再后来他出来了,应该是表现好吧,我一直脑子里认为他是绣鞋垫速度比较快,技术比较娴熟,征服了门口那两个“石狮子”,所以出来的比较早。我再次见到他的时候,是在他们家,农村的门槛真的很高,我在门槛上坐着,玩弄水浒卡片,他提着两件啤酒走了过来,逗我说,你长大可以喝酒了,于是他开了一瓶,放在我面前,他说酒不是苦的,不是辣的,是香的,我竟然信了,于是开始一瓶一瓶的喝,为了寻找那股香味。只可惜酒也醉人,人也自醉,大概有七八瓶啤酒吧(这是后来大人们告诉我的),我的天呢,现在的我三瓶啤酒都撑的不行了,那时候能喝八瓶,我也是醉了,也是挺佩服自己的。

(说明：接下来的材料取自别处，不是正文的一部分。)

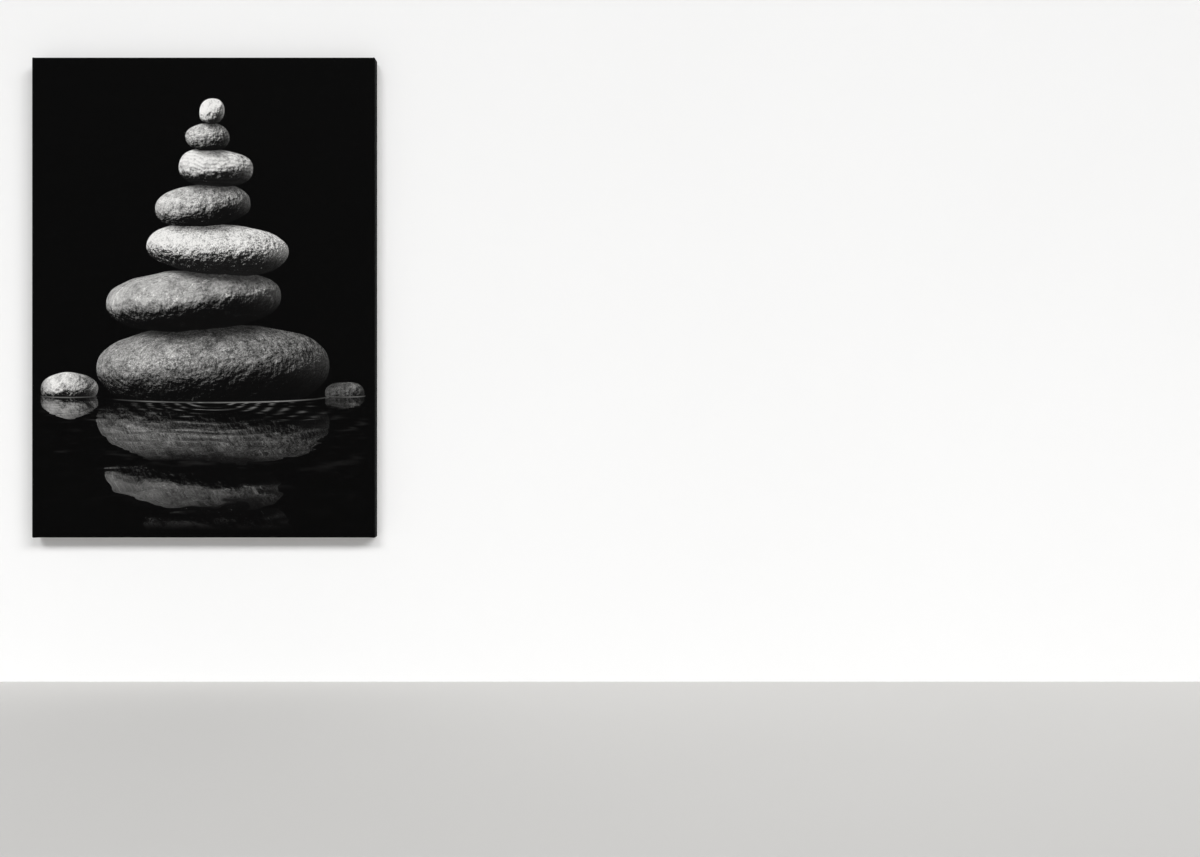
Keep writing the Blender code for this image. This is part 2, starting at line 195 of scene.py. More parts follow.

醉了之后,是叔叔背我回家的,从他们家到我家要经过一条主街,街上都有很多无所事事晒太阳的乡亲们,听说也就是那一次我成了村子里的人嘲笑的对象,我不知道发生了什么,大人们也不说只是笑,所以我也笑一笑就把这事儿给记心里了。
不过挺感谢这位叔叔的,因为他,我必须遵纪守法,不是怕监狱,而是怕门口的那俩“石狮子”;因为他,我知道酒是能抹掉记忆的药。
有的人时醉时醒,半醉半醒是一种宽度;有的人醉翁之意不在酒是一种态度;有的人对酒相思、争似且留醉是一种情怀;而我对酒当歌,人生几何?